_GIVEN RECORDS_.
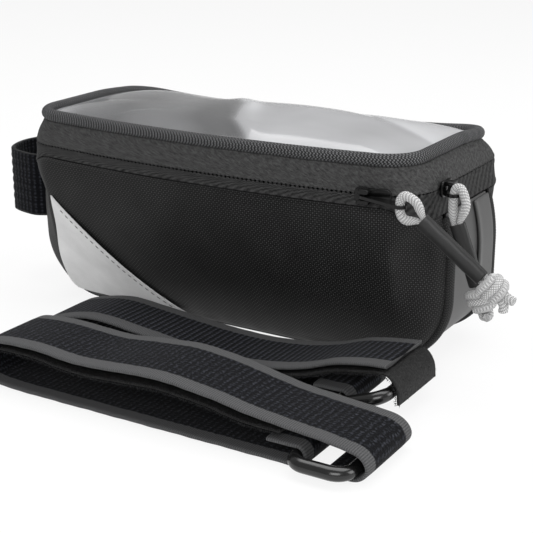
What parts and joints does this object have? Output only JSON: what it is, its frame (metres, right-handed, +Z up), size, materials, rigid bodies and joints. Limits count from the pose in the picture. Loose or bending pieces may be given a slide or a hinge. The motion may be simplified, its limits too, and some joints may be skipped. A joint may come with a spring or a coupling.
{
  "type": "bicycle top tube phone bag",
  "caption": "Zipped fabric bag for a bicycle's top tube, with a domed clear phone window in its lid, cord zip pulls, a stem strap and loose hook-and-loop straps.",
  "frame": {"origin": "middle of the bag's underside, on the plane it rests on", "axes": "+X towards the rider's end, -X towards the stem strap, -Y the side with the loose straps, +Z up through the window"},
  "size_m": [0.281, 0.1896, 0.0977],
  "materials": {
    "woven_nylon": "black ballistic weave with small light dots",
    "coated_fabric": "smooth dark grey coating",
    "zip_tape": "charcoal woven tape",
    "zip_coil": "black nylon coil",
    "braided_piping": "dark braid",
    "reflective_film": "light grey reflective film, bare",
    "window_film": "clear flexible film",
    "lining": "grey padded lining",
    "stiffener": "thin plastic board",
    "pad": "black rubbery pad",
    "black_metal": "satin black",
    "cord": "light grey braided cord",
    "rubber_sleeve": "soft black rubber",
    "loop_strap": "navy black loop pile with grey selvedges",
    "hook_tape": "black hooks",
    "black_plastic": "glossy black plastic"
  },
  "bodies": {
    "bag": {"side_panel_near": "woven_nylon", "side_panel_far": "woven_nylon", "gusset": "coated_fabric", "end_tab": "coated_fabric", "piping_near": "braided_piping", "piping_far": "braided_piping", "reflective_patch_near": "reflective_film", "reflective_patch_far": "reflective_film", "inner_lining": "lining", "base_board": "stiffener", "base_pad": "pad", "zip_tape_lower": "zip_tape", "zip_coil_lower": "zip_coil", "lid_hinge_strip": "zip_tape", "stem_strap": "loop_strap", "strap_front_band": "loop_strap", "strap_front_hook_tape": "hook_tape", "strap_front_ring": "black_plastic", "strap_rear_band": "loop_strap", "strap_rear_hook_tape": "hook_tape", "strap_rear_ring": "black_plastic"},
    "lid": {"zip_tape_upper": "zip_tape", "zip_coil_upper": "zip_coil", "lid_rim": "braided_piping", "lid_window": "window_film", "phone_pocket_panel": "lining", "pocket_closure": "hook_tape"},
    "slider_front": {"zip_slider_front": "black_metal"},
    "slider_rear": {"zip_slider_rear": "black_metal"},
    "pull_front": {"pull_tab_front": "black_metal", "pull_cord_front": "cord", "pull_sleeve_front": "rubber_sleeve", "pull_knot_front": "cord"},
    "pull_rear": {"pull_tab_rear": "black_metal", "pull_cord_rear": "cord", "pull_sleeve_rear": "rubber_sleeve", "pull_knot_rear": "cord"}
  },
  "joints": [
    {"name": "lid_hinge", "type": "hinge", "parent": "bag", "child": "lid", "pos_m": [-0.0993, 0, 0.0792], "axis": [0, -1, 0], "range_deg": [0, 90]},
    {"name": "front_slider_travel", "type": "hinge", "parent": "bag", "child": "slider_front", "pos_m": [0, 0.547, 0.0792], "axis": [0, 0, 1], "range_deg": [-14.9, 0]},
    {"name": "rear_slider_travel", "type": "slide", "parent": "bag", "child": "slider_rear", "axis": [0, 1, 0], "range_m": [0, 0.04]},
    {"name": "front_pull_turn", "type": "hinge", "parent": "slider_front", "child": "pull_front", "pos_m": [0.07873, -0.05195, 0.0792], "axis": [0, 0, 1], "range_deg": [-150, 0]},
    {"name": "rear_pull_turn", "type": "hinge", "parent": "slider_rear", "child": "pull_rear", "pos_m": [0.1031, -0.0225, 0.0792], "axis": [0, 0, 1], "range_deg": [0, 75]}
  ]
}
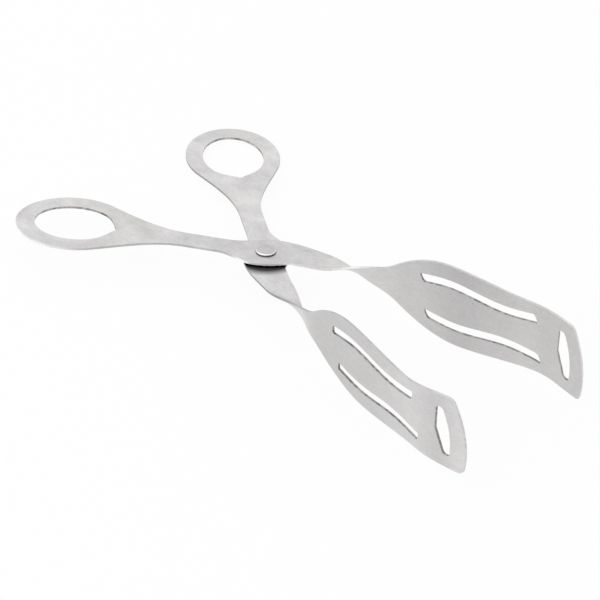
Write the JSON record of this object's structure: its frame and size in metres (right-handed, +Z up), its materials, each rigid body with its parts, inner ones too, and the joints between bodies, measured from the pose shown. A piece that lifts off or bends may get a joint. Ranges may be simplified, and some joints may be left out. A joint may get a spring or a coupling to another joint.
{
  "type": "serving tongs",
  "caption": "Scissor-action serving tongs of stainless sheet: finger-loop handles crossing at a rivet, twisted necks and broad upright slotted blades with inward-bent tips.",
  "frame": {"origin": "on the table, under the middle of the open tongs' box", "axes": "+X from the finger loops to the blades, +Z up"},
  "size_m": [0.2421, 0.134, 0.046],
  "materials": {
    "arm_steel": "tumbled satin stainless steel",
    "rivet_steel": "polished satin stainless steel",
    "washer_steel": "plain stainless steel"
  },
  "bodies": {
    "lower_half": {"lower_arm": "arm_steel", "pivot_rivet": "rivet_steel", "spacer_washer": "washer_steel"},
    "upper_half": {"upper_arm": "arm_steel"}
  },
  "joints": [
    {"name": "scissor_pivot", "type": "hinge", "parent": "lower_half", "child": "upper_half", "pos_m": [-0.02742, 0.00032, 0.01442], "axis": [-0.0843, 0.0918, 0.9922], "range_deg": [-25, 94]}
  ]
}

_DIRECTIVE_. Print back all the lines verbatim.

_SOLUTION FOR THIS PROBLEM_.
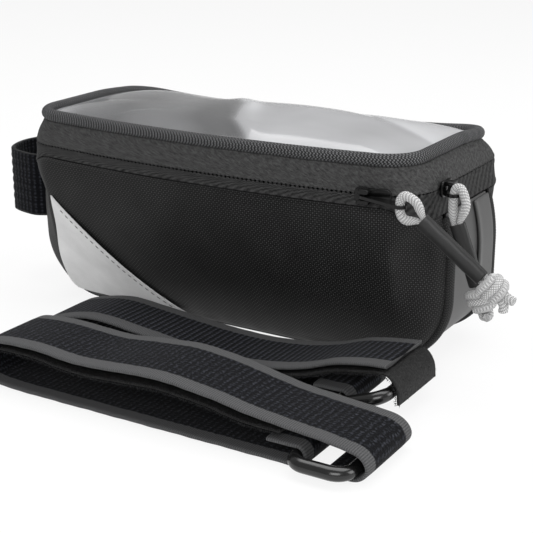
What parts and joints does this object have? Output only JSON: what it is, its frame (metres, right-handed, +Z up), size, materials, rigid bodies and joints. Limits count from the pose in the picture. Loose or bending pieces may be given a slide or a hinge. The motion may be simplified, its limits too, and some joints may be skipped. A joint may come with a spring or a coupling.
{
  "type": "bicycle top tube phone bag",
  "caption": "Zipped fabric bag for a bicycle's top tube, with a domed clear phone window in its lid, cord zip pulls, a stem strap and loose hook-and-loop straps.",
  "frame": {"origin": "middle of the bag's underside, on the plane it rests on", "axes": "+X towards the rider's end, -X towards the stem strap, -Y the side with the loose straps, +Z up through the window"},
  "size_m": [0.281, 0.1896, 0.0977],
  "materials": {
    "woven_nylon": "black ballistic weave with small light dots",
    "coated_fabric": "smooth dark grey coating",
    "zip_tape": "charcoal woven tape",
    "zip_coil": "black nylon coil",
    "braided_piping": "dark braid",
    "reflective_film": "light grey reflective film, bare",
    "window_film": "clear flexible film",
    "lining": "grey padded lining",
    "stiffener": "thin plastic board",
    "pad": "black rubbery pad",
    "black_metal": "satin black",
    "cord": "light grey braided cord",
    "rubber_sleeve": "soft black rubber",
    "loop_strap": "navy black loop pile with grey selvedges",
    "hook_tape": "black hooks",
    "black_plastic": "glossy black plastic"
  },
  "bodies": {
    "bag": {"side_panel_near": "woven_nylon", "side_panel_far": "woven_nylon", "gusset": "coated_fabric", "end_tab": "coated_fabric", "piping_near": "braided_piping", "piping_far": "braided_piping", "reflective_patch_near": "reflective_film", "reflective_patch_far": "reflective_film", "inner_lining": "lining", "base_board": "stiffener", "base_pad": "pad", "zip_tape_lower": "zip_tape", "zip_coil_lower": "zip_coil", "lid_hinge_strip": "zip_tape", "stem_strap": "loop_strap", "strap_front_band": "loop_strap", "strap_front_hook_tape": "hook_tape", "strap_front_ring": "black_plastic", "strap_rear_band": "loop_strap", "strap_rear_hook_tape": "hook_tape", "strap_rear_ring": "black_plastic"},
    "lid": {"zip_tape_upper": "zip_tape", "zip_coil_upper": "zip_coil", "lid_rim": "braided_piping", "lid_window": "window_film", "phone_pocket_panel": "lining", "pocket_closure": "hook_tape"},
    "slider_front": {"zip_slider_front": "black_metal"},
    "slider_rear": {"zip_slider_rear": "black_metal"},
    "pull_front": {"pull_tab_front": "black_metal", "pull_cord_front": "cord", "pull_sleeve_front": "rubber_sleeve", "pull_knot_front": "cord"},
    "pull_rear": {"pull_tab_rear": "black_metal", "pull_cord_rear": "cord", "pull_sleeve_rear": "rubber_sleeve", "pull_knot_rear": "cord"}
  },
  "joints": [
    {"name": "lid_hinge", "type": "hinge", "parent": "bag", "child": "lid", "pos_m": [-0.0993, 0, 0.0792], "axis": [0, -1, 0], "range_deg": [0, 90]},
    {"name": "front_slider_travel", "type": "hinge", "parent": "bag", "child": "slider_front", "pos_m": [0, 0.547, 0.0792], "axis": [0, 0, 1], "range_deg": [-14.9, 0]},
    {"name": "rear_slider_travel", "type": "slide", "parent": "bag", "child": "slider_rear", "axis": [0, 1, 0], "range_m": [0, 0.04]},
    {"name": "front_pull_turn", "type": "hinge", "parent": "slider_front", "child": "pull_front", "pos_m": [0.07873, -0.05195, 0.0792], "axis": [0, 0, 1], "range_deg": [-150, 0]},
    {"name": "rear_pull_turn", "type": "hinge", "parent": "slider_rear", "child": "pull_rear", "pos_m": [0.1031, -0.0225, 0.0792], "axis": [0, 0, 1], "range_deg": [0, 75]}
  ]
}
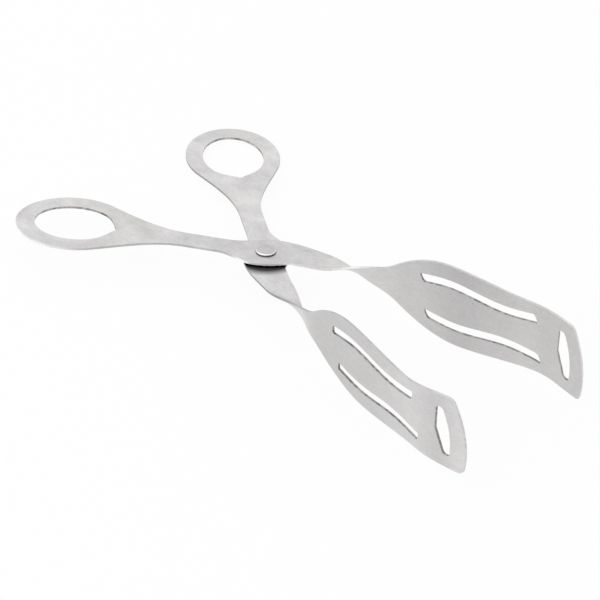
Write the JSON record of this object's structure: its frame and size in metres (right-handed, +Z up), its materials, each rigid body with its parts, inner ones too, and the joints between bodies, measured from the pose shown. A piece that lifts off or bends may get a joint. Ranges may be simplified, and some joints may be left out. A joint may get a spring or a coupling to another joint.
{
  "type": "serving tongs",
  "caption": "Scissor-action serving tongs of stainless sheet: finger-loop handles crossing at a rivet, twisted necks and broad upright slotted blades with inward-bent tips.",
  "frame": {"origin": "on the table, under the middle of the open tongs' box", "axes": "+X from the finger loops to the blades, +Z up"},
  "size_m": [0.2421, 0.134, 0.046],
  "materials": {
    "arm_steel": "tumbled satin stainless steel",
    "rivet_steel": "polished satin stainless steel",
    "washer_steel": "plain stainless steel"
  },
  "bodies": {
    "lower_half": {"lower_arm": "arm_steel", "pivot_rivet": "rivet_steel", "spacer_washer": "washer_steel"},
    "upper_half": {"upper_arm": "arm_steel"}
  },
  "joints": [
    {"name": "scissor_pivot", "type": "hinge", "parent": "lower_half", "child": "upper_half", "pos_m": [-0.02742, 0.00032, 0.01442], "axis": [-0.0843, 0.0918, 0.9922], "range_deg": [-25, 94]}
  ]
}